読者の中には、年老いた親の介護をしている人が結構いると思います。
本当に本当に大変よね。お金もかかるし、時間もかかる。しかもいくら面倒をみてもあまり良くならないばかりか、だんだん子供みたいになってきて、どんどん要求が増えていくんだよねぇ。今まで当たり前のようにできていたことができなくなって、風呂やトイレも自由にひとりでできなくなれば、悔しいやら情けないわで、そりゃあ親の方もつらいよね。
介護する方もされる方もつらい!この問題を解決するには、ハイパー介護ロボット登場しかないのかなあ。 ロボットなら何回も悪いなあとか気にしなくてもいいし、介護保険をちゃんと払っている人には国からレンタルしてほしい!!ほしいよね!

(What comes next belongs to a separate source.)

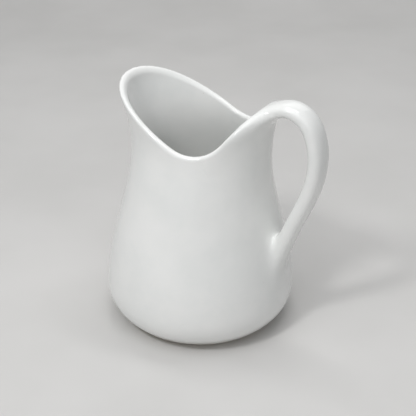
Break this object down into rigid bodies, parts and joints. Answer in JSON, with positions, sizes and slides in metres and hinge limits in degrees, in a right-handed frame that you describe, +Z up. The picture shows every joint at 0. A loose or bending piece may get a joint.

ってことで介護ロボットってどの程度進歩してるのかちょっと調べてみたら…。
アカーン!!人間並みの能力がある介護ロボットができる前に、一条は間違いなく死ぬな。介護アシストロボットはできても、完全型介護ロボットはちょっと無理!
万一できたとしても地獄のような値段だろうし、それよりも、元気で長生き、介護知らずの体を目指す方が、よっぽど金もかからず現実的だわ。
そのためにはズバリ!!親を甘やかさないことよ!
人間はちょっと楽ができると思ったら、どこまでも楽を追求する生物です。親とて例外ではありません。友だちの話を聞いて驚いたんだけど「それ、やりすぎなんじゃない?」って思ったことが。
食事中、親がお茶を飲みたそうにしていたから、土瓶から湯飲み茶碗にお茶を入れてあげてたんだって。よく気がつく娘よね。親としても居心地いいはず。
大した手間じゃないし、お茶ぐらいいつでも入れてあげようという気持ちは美しいけど、けどね、それが当たり前になって、親が自分でお茶を入れなくなったのよ。
そしたらよ、たかがそんなことで腕の筋力が弱って、土瓶が持ち上げられなくなったんだって!!冗談みたいな話だけど、老人の筋力低下スピードはそこまで早いってことよ。それで友だちは恐ろしくなって、親にお茶を入れてあげるのをやめたって言ってたわ。で、どうなったかと言うと、ギリギリセーフだったらしく再び土瓶を持ち上げられるようになったんだって。良かった良かった。
つまりね、こっちが良かれと思ってやっていることが、じつは親をダメにしてるってことがあるのよ。親はまだそこそこ元気なのに、ちょっと危なっかしくても自分のことは自分でできるのに、「親孝行な娘でいたい」「いい嫁だと思われたい」とかいう気持ちが強すぎて、本人ができることまで世話を焼くんだよねえ。
だから何でもかんでもやってあげればいいんじゃなくて、できることは、本人がやるべきだし、できたら親にも何か仕事を与えたほうがいいと思う。郵便受けから新聞を持ってくるのを任せるとか、トイレットペーパーの交換をやってもらうとか、山のようにある家事の何かを分担してもらえるといいよね。
あと会話はとっても大切。また同じ話かよと思っても、嫌がらないでたくさん話をした方がボケ防止にもなるはずです。
ということで、親にいつまでも元気でいてほしかったら、散らばった豆を拾ってあげるんじゃなくて、むしろ「豆をまいて拾わせろ」と思う一条でした(笑)。